Cars (the shiny things) affect me the same way that shoes affect women. You can never have enough of them. Even cars with dodgy dynamics and a serious lack of credibility can pull you in before you have a chance to resist. when I was a child in the late 60s I saw a Reliant Scimitar and thought it was the most fantastic thing I had ever set eyes on. As I grew up I learned that these things overheated, caught fire, disassembled themselves in a number of inventive ways, and were generally not that brilliant. So in 1994 I bought one. The doors sagged. Half of the gauges didn't work. The downpipes fell off the manifolds. It leaked. It fractured brake pipes 3 times in as many months. Total brake failure at 80mph is hilarious. At anything above 90mph the tops of the doors started to pull away from the body. I had to wedge a match stick into the heater controls so that I wasn't broiled alive. It had no roadholding, at all. It poured unburnt fuel straight out of the tail pipes. And I loved it. Every minute of it. An absolute hoot.

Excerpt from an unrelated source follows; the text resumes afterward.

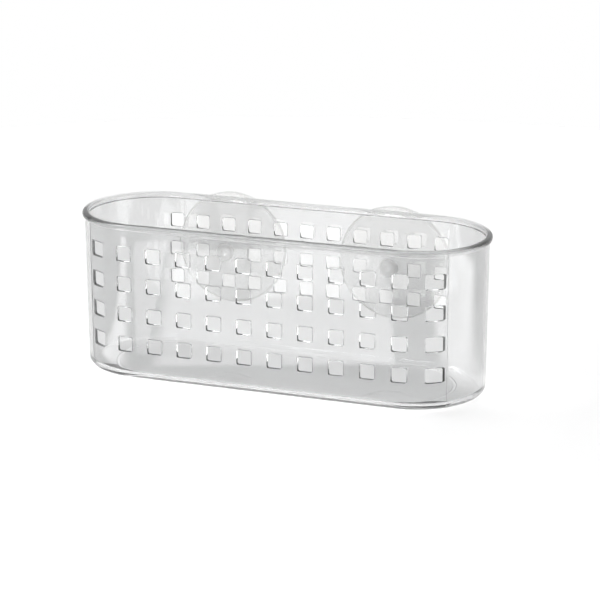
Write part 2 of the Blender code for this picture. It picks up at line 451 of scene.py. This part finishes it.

Take my advice. Buy the shiny thing. It may be a complete shed, and other people will laugh at you, but I guarantee it'll be great, and you'll never regret it.
Until next time, be good.
Russ











My 'shiny' was a 1979 Fiat Spyder. It was (and presumably still is) Italian and, like so many Italian autos, it looked very, very nice. It also drove well and more often than not a piece here or there would fall off. It was so loud that I would travel in a parking garage leaving a wake of car alarms behind me. I only realized how much I'd loved that damned piece of crap many, many years later.
I've always had a soft-spot for the small sports cars, even though at my height I look rather ridiculous getting out of one! I would have been tempted more by the Stag than the Jag. You didn't mention what the outcome of seeing that little british beauty was, but I would assume you will buy her. I'll drink a toast to you tonight, Russ, in congratulations on your purchase or to perhaps invoke a bit of good luck in your impending purchase.